John informs the three hoteliers that their resort is haunted by a ghost who is seeking the identity and motives of her killers, and wants to know what they gained from her death. Through his investigation, John reveals that the ghost is Clara, a bright and intelligent student from National Law College. Amrita, the college principal's daughter was jealous of Clara's popularity and the fondness of her father towards Clara. Amrita secretly filmed Clara while bathing in the same resort owned by the three hoteliers and leaked it online. Unable to bear the shame, Clara committed suicide, by jumping off the building. John brings justice to Clara by answering her questions. He asks Amrita to see Clara by touching his hand. She falls down in shock, cringing away from the ghost glaring at her. This proves her guilt and she is arrested for the crime.

== Cast ==
- Jayasurya as John Don Bosco, an exorcist and mentalist
- Govind Padmasoorya as Shibu Majeed
- Sharaf U Dheen as Priyalal
- Aju Varghese as Denny Kokken
- Shruthi Ramachandran as Clara
- Sharanya Menon as Amritha
- Nyla Usha as Maya Thomas
- Pearle Maaney as Suhaanisa
- Dharmajan Bolgatty as Yeshu
- Sunil Sukhada
- Sathi Premji as Mary (Dakini)
- Hareesh Peradi as Priest
- Devan as Principal of National Law College and Amritha's father
- Vijay Babu as Commissioner Akash Kurien IPS
- Arya Rohit as Shalini
- Biyon as Tony
- Sini Abraham as Lecturer of National Law College

== Production ==
In 2000, Ranjith Sankar wrote the script for the TV serial, Nizhalukal, "probably the first horror serial" to premiere on Malayalam television.
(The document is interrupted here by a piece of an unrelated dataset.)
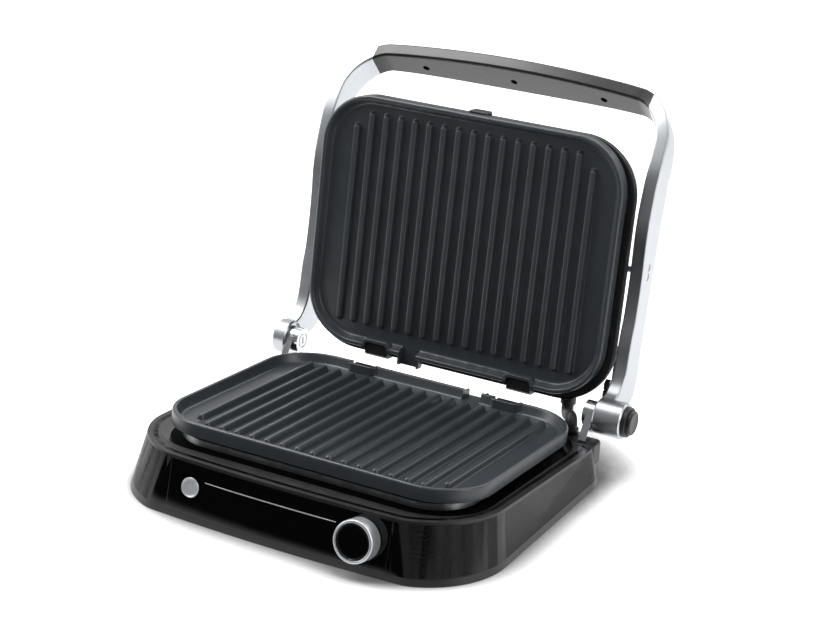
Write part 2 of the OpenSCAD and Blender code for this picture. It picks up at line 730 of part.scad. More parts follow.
// Sections of twelve points: centre, half width, half depth, corner radius.
function section(c, w, d, hw, hd, r) = [for (k = [0 : 3], a = [0 : 2])
  c + w * ((k == 0 || k == 3 ? hw - r : r - hw) + r * cos(k * 90 + a * 45))
    + d * ((k < 2 ? hd - r : r - hd) + r * sin(k * 90 + a * 45))];
function edge_section(e) = let(f = [arm_inner + arm_width / 2, e[0][0], e[0][1]],
  b = [arm_inner + arm_width / 2, e[1][0], e[1][1]])
  section((f + b) / 2, [1, 0, 0], (b - f) / norm(b - f), arm_width / 2, norm(b - f) / 2, 1.4);
function slope_section(o, i, d0, d1, r) = let(w = [o[0] - i[0], 0, 0] + (o[1] - i[1]) * bar_t)
  section([(o[0] + i[0]) / 2, 0, 0] + (o[1] + i[1]) / 2 * bar_t + (d0 + d1) / 2 * bar_d,
    w / norm(w), bar_d, norm(w) / 2, (d1 - d0) / 2, r);
function turn_section(s) = slope_section(
  [turn_x + turn_out[0] * cos(s[0]), turn_t + turn_out[1] * sin(s[0])],
  [turn_x + (turn_out[0] - bar_wall[0]) * cos(s[0]),
    turn_t + (turn_out[1] - bar_wall[1]) * sin(s[0])], s[1], s[2], 1.6 + s[0] / 90);
function span_section(s, side) = let(t = grip_top - grip_sag * (s[0] / 100) ^ 2)
  slope_section([side * s[0], t], [side * s[0], t - bar_wall[1]], s[1], s[2], 2.6);
function mirrored(row) = [for (p = row) [-p[0], p[1], p[2]]];
bar_rows = concat([for (e = arm_edges) edge_section(e)], [for (s = arm_turns) turn_section(s)],
  [span_section(grip_spans[0], 1), span_section(grip_spans[1], 1)]);
grip_rows = concat([for (i = [3 : 6]) turn_section(arm_turns[i])],
  [for (s = grip_spans) span_section(s, 1)],
  [for (i = [3, 2, 1, 0]) span_section(grip_spans[i], -1)],
  [for (i = [6, 5, 4, 3]) mirrored(turn_section(arm_turns[i]))]);

// Smooth line through the given points.
function curve(p, n) = [for (i = [0 : len(p) - 2], s = [0 : n - 1])
  let(a = p[max(i - 1, 0)], b = p[i], c = p[i + 1], d = p[min(i + 2, len(p) - 1)], t = s / n)
  0.5 * (2 * b + (c - a) * t + (2 * a - 5 * b + 4 * c - d) * t ^ 2
    + (3 * b - a - 3 * c + d) * t ^ 3)];
blade_front = [[136, 66], [142.3, 68.3], [149.8, 73.9], [156, 83], [159, 93], [161.2, 106],
  [164, 118], [167.9, 130.9]];
blade_back = [[194.7, 131.9], [191.5, 117], [188.8, 102], [186.6, 87], [184.6, 72],
  [181.4, 60], [175, 52.4], [165, 48.4], [152, 44.8], [141, 40]];

module arm(barrel_end, pin_end) {
  difference() {
    union() {
      side_view(arm_inner, arm_outer) polygon(concat([[131, 60]], curve(blade_front, 4),
        [[167.9, 130.9], [168.1, 132], [194.9, 133]], curve(blade_back, 4), [[141, 40], [131, 44]]));
      intersection() {
        skin(bar_rows);
        translate([grip_half, 0, 0]) cube(400);
      }
      at_hinge(arm_inner) cylinder(r = barrel_r, h = barrel_end - arm_inner);
    }
    at_hinge(arm_inner - 1) cylinder(r = hinge_pin_r + run_clear, h = pin_end + 1 - arm_inner);
    at_pivot(arm_inner - 1) cylinder(r = pivot_r + run_clear, h = arm_width + 3);
    pivot_slot(arm_outer - 1.2, 3);
  }
}
module pivot_slot(x, deep) at_pivot(x) rotate([0, 0, -9.5]) {
  for (s = [-4, 4]) translate([s, 0, 0]) cylinder(r = 3.5, h = deep);
  translate([-4, -3.5, 0]) cube([8, 7, deep]);
}

module arm_right() color("#c3c6ca") difference() {
  arm(barrel_right, pin_right + pin_end_clear);
  at_hinge(release_seat) cylinder(r = release_r + slide_clear, h = 20);
  at_hinge(barrel_right - 5) cylinder(r = 12.6, h = 20);
}
module arm_left() color("#c3c6ca") mirror([1, 0, 0]) arm(barrel_left, pin_left + 1.5);
module hinge_cap() color("#a9acb0") mirror([1, 0, 0]) at_hinge(barrel_left)
  cylinder(r1 = 13.5, r2 = 12.7, h = 1.5);
module release_collar() color("#19191b") at_hinge(barrel_right - 5) difference() {
  union() {
    cylinder(r = 12.6, h = 9);
    translate([0, 0, 5]) cylinder(r1 = 13.4, r2 = 12.9, h = 4);
  }
  translate([0, 0, -1]) cylinder(r = release_r + slide_clear, h = 12);
}
module release_button() color("#2a2a2d") at_hinge(release_seat + release_travel + 0.2) {
  cylinder(r = release_r, h = 12.2);
  translate([0, 0, 12.2]) cylinder(r1 = release_r, r2 = release_r - 1.4, h = 1.4);
}
module pivot_caps() color("#8f9296") both() pivot_slot(arm_outer - 1.2, 0.8);

module grip_bores(r, deep) for (x = [-grip_screw_x, 0, grip_screw_x])
  translate([x, 0, 0] + (grip_top - bar_wall[1] - 3) * bar_t + grip_side * bar_d)
    rotate([-46.5, 0, 0]) cylinder(r = r, h = 3 + deep);
module grip() color("#18181a") difference() {
  intersection() {
    skin(grip_rows);
    translate([-grip_half, 0, 0]) cube([2 * grip_half, 400, 400]);
  }
  grip_bores(3.2, 5);
}
module grip_screws() color("#8a8d91") for (x = [-grip_screw_x, 0, grip_screw_x])
  translate([x, 0, 0] + (grip_top - bar_wall[1] + 3) * bar_t + grip_side * bar_d)
    rotate([-46.5, 0, 0]) cylinder(r = 3.2, h = 2);

// Stay between the right arm and the lid, on the arm's inner face.
module rod(p, q, r) translate(p) rotate([0, acos((q - p)[2] / norm(q - p)),
  atan2((q - p)[1], (q - p)[0])]) cylinder(r = r, h = norm(q - p), $fn = 16);
stay_at = [160, 68.5];
stay_x = arm_inner - 7.3;
stud_end = arm_inner - 3.5;
stay_pin_x = arm_inner - 6.5;
stay_pin_r = 2.6;
stud_start = frame_half - 6.2;
module stay_bracket() color("#b7babe") {
  side_view(arm_inner - 1.8, arm_inner) polygon([[154, 74], [166, 74], [181, 68], [181, 61],
    [166, 63.5], [154, 63.5]]);
  translate([stay_pin_x, stay_at[0], stay_at[1]]) rotate([0, 90, 0]) cylinder(r = stay_pin_r, h = 5);
}
module stay_knob() color("#161618") difference() {
  union() {
    translate([stay_x, stay_at[0], stay_at[1]]) rotate([0, 90, 0])
      cylinder(r = 5.5, h = stud_end - stay_x, $fn = 6);
    translate([stay_x, stay_at[0] - 6, stay_at[1] - 11]) cube([stud_end - stay_x, 5, 7]);
  }
  translate([stay_pin_x, stay_at[0], stay_at[1]]) rotate([0, 90, 0]) cylinder(r = stay_pin_r, h = 9);
}
module stay_wire() color("#d0d3d6") {
  rod([stud_end + 0.8, 165.5, 96.5], [stud_end + 0.8, 162.3, 70.5], 0.8);
  rod([stud_end + 0.8, 169.3, 96.2], [stud_end + 0.8, 164.8, 70.5], 0.8);
}

// Lid.
frame_low = -26;
frame_high = 210;
frame_corner = 52;
pivot_start = frame_half - 15;
frame_back = frame_drop + frame_edge;
// Cover slices: depth behind the rib crowns, inset from the frame's side, lower and upper end, corner.
cover_slices = [[17, 2, -24, 208, 50], [24, 3.6, -20, 206.4, 48], [31, 5.2, -13, 204, 46],
  [36, 8.5, -4, 196, 44], [41.5, 15, 6, 140, 42], [44.5, 25, 20, 80, 30]];
frame_screw_spots = [[frame_half - 7.6, 72], [frame_half - 7.6, 128]];
catch_travel = 2.5;

module plate_turned() at_lid() translate([0, rib_length, 0]) rotate([0, 0, 180]) children();
module upper_plate() color("#2b2d30") plate_turned() plate_casting();
module upper_element() color("#6f7276") plate_turned() heater();
module upper_pan() color("#b4b7ba") plate_turned() heat_pan();
module upper_clips() color("#161618") plate_turned() hook(frame_drop);

module cover_form(wall) hull() for (s = cover_slices) translate([0, 0, -s[0] + wall])
  linear_extrude(0.01) pad(frame_half - s[1] - wall, s[2] + wall, s[3] - wall, s[4] - wall, s[4] - wall);

module frame_pad(grow, low, high) translate([0, 0, low]) linear_extrude(high - low)
  pad(frame_half + grow, frame_low - grow, frame_high + grow, frame_corner + grow,
    frame_corner + grow);

module lid_frame() color("#1c1c1e") at_lid() difference() {
  union() {
    frame_pad(0, -frame_back, -frame_drop);
    both() for (u = [40, 150]) translate([rest_x - 3, u, -frame_drop])
      cube([6, 16, frame_drop - plate_under]);
  }
  translate([0, rib_length, -30]) rotate([0, 0, 180]) linear_extrude(40)
    pad(pan_half, pan_front, pan_back, 40, 40);
  both() for (s = frame_screw_spots) translate([s[0], s[1], -30]) cylinder(r = screw_r, h = 40);
  both() for (s = frame_screw_spots) translate([s[0], s[1], -frame_drop - 2])
    cylinder(r = screw_head_r, h = 9);
}

module lid_cover() color("#b9bcc0") difference() {
  at_lid() union() {
    difference() {
      cover_form(0);
      cover_form(cover_wall);
      translate([-200, -100, -frame_back]) cube([400, 400, 30]);
    }
    intersection() {
      cover_form(0.2);
      both() for (s = frame_screw_spots) translate([s[0], s[1], -frame_back - 10])
        cylinder(r = 4, h = 10);
    }
  }
  both() at_pivot(pivot_start - 8) cylinder(r = pivot_r, h = 30);
  at_stud() cylinder(r = 4, h = 30);
  both() for (s = frame_screw_spots) at_lid() translate([s[0], s[1], -frame_back - 9])
    cylinder(r = screw_r, h = 12);
  at_lid() translate([-catch_half, 200, -frame_back - 2.2]) cube([2 * catch_half, 12, 2.2]);
}

module at_stud() at_lid() translate([stud_start, 26.3, -21.2]) rotate([0, 90, 0]) children();
module lid_stud() color("#161618") at_stud() cylinder(r = 4, h = stud_end - stud_start);

module lid_gland() color("#161618") difference() {
  at_lid() translate([entry_x, entry_u, entry_h]) rotate([-90, 0, 0]) difference() {
    cylinder(r = gland_r, h = 20);
    translate([0, 0, -1]) cylinder(r = sleeve_r + gland_clear, h = 30);
  }
  at_lid() frame_pad(0, -60, 30);
}

module pivot_pins() color("#c9ccd0") both() at_pivot(pivot_start)
  cylinder(r = pivot_r, h = arm_inner + 10.1 - pivot_start);
module pivot_brackets() color("#9a9da1") both() difference() {
  at_lid() translate([pivot_start + 2.5, 0, 0]) rotate([90, 0, 90]) linear_extrude(3) polygon([
    [lid_u - 14, -frame_back], [lid_u + 14, -frame_back], [lid_u + 9, -35], [lid_u - 9, -35]]);
  at_pivot(pivot_start - 8) cylinder(r = pivot_r, h = 30);
}
module frame_screws() color("#7d8084") at_lid() both() for (s = frame_screw_spots)
  translate([s[0], s[1], 0]) {
    translate([0, 0, -frame_drop - 2]) cylinder(r = screw_head_r, h = 1.6);
    translate([0, 0, -frame_back - 8]) cylinder(r = screw_r, h = frame_edge + 7);
  }

// Spring catch that holds the upper plate's free edge, drawn outwards to let go.
module plate_catch() color("#161618") at_lid() rotate([90, 0, 90]) translate([0, 0, 1 - catch_half])
  linear_extrude(2 * catch_half - 2) polygon([[205.4, -frame_back - 1.9], [213, -frame_back - 1.9],
    [213.2, -6], [212.4, -4.9], [210.8, -4.9], [209.3, -6], [209.3, -7.6], [211.2, -7.6],
    [211.2, -frame_back - 0.1], [205.4, -frame_back - 0.1]]);

// The chosen sub-part, or all of them.
base_shell();
base_well();
base_bottom();
front_panel();
light_guide();
control_board();
encoder();
power_switch();
lower_plate();
lower_element();
lower_pan();
lower_clips();
thermostat();
cord_gland();
foot_front_left();
foot_front_right();
foot_rear_left();
foot_rear_right();
bottom_screws();
hinge_post_left();
hinge_post_right();
shoulder_left();
shoulder_right();
hinge_pin_left();
hinge_pin_right();
sleeve_gland();
wire_sleeve();
arm_left();
arm_right();
grip();
grip_screws();
hinge_cap();
release_collar();
stay_bracket();
stay_knob();
stay_wire();
pivot_caps();
lid_frame();
lid_cover();
upper_plate();
upper_element();
upper_pan();
upper_clips();
lid_stud();
lid_gland();
pivot_pins();
pivot_brackets();
frame_screws();
release_button();
power_button();
knob_ring();
knob_shaft();
knob_cap();
plate_catch();
drip_tray();
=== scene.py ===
import json
from math import cos, pi, radians, sin, tan

import bmesh
import bpy
from mathutils import Matrix, Vector


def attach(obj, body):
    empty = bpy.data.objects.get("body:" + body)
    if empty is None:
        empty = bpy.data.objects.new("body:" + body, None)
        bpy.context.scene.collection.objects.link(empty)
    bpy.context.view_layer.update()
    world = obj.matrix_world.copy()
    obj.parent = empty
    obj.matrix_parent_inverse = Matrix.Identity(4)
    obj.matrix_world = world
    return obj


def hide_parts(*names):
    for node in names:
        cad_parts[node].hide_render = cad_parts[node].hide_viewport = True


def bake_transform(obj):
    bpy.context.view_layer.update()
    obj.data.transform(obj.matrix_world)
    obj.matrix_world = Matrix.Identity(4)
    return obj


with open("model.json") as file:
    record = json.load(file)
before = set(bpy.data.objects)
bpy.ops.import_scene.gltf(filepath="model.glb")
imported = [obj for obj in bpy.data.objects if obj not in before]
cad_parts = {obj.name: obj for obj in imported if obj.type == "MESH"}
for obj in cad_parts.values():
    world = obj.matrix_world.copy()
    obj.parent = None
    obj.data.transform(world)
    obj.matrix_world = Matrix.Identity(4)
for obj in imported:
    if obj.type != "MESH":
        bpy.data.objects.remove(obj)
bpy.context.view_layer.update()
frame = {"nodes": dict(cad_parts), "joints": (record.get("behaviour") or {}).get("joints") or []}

# The picture.
# The object stands on a plain white sweep and is seen from its right front,
# a little from above, through a long lens.
MM = 0.001
eye = Vector((0.75471, -1.37662, 0.74256))
turned, raised, rolled = radians(27.47), radians(20.52), radians(3.07)
back = Vector((sin(turned) * cos(raised), -cos(turned) * cos(raised), sin(raised)))
level_right = Vector((cos(turned), sin(turned), 0))
level_up = back.cross(level_right)
right = cos(rolled) * level_right + sin(rolled) * level_up
up = cos(rolled) * level_up - sin(rolled) * level_right
camera = bpy.data.objects.new("camera", bpy.data.cameras.new("camera"))
bpy.context.scene.collection.objects.link(camera)
camera.matrix_world = Matrix.Translation(eye) @ Matrix((right, up, back)).transposed().to_4x4()
camera.data.sensor_width = 36
camera.data.lens = 88.5
camera.data.clip_start = 0.05
bpy.context.scene.camera = camera
bpy.context.scene.view_settings.view_transform = "Standard"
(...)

Citing it as an inspiration for the film, he said, "(I) have thought of umpteen subjects to explore the genre in movies all these years before arriving on this. Pretham is a horror comedy," on his Facebook profile.

Jayasurya played a Mentalist named John Don Bosco alongside Shruthi Ramachandran and Pearle Maaney. Initially, Mamta Mohandas was considered for the lead role but didn't materialize. Justin Jose, known for his work in the Telugu film Baahubali: The Beginning and the Bollywood film Bajrangi Bhaijaan, did the sound design. The filming began on 24 May 2016 in the small town of Cherai in Ernakulam.

== Music ==
Music: Anand Madhusoodanan
Lyrics: Rafeeq Ahamed.

===Single===

- Oruthikku Pinnil - Vineeth Sreenivasan

== Release ==
Pretham was released on 12 August 2016.

== Box office ==
The film had over 40% hike in collection from day 1 to day 2 at the Indian box office. It grossed ₹6.7 crore in three days. It remained in more than 185 screens in Kerala in its third week. The film grossed ₹18 crore in 23 days at the Indian box office. The film collected $4,650 from UK box office. The film collected ₹25 lakhs from USA box office in its third weekend. It was a commercial success.

== Sequel ==

The sequel to the film was titled Pretham 2 and was released on 21 December 2018 during the Christmas season.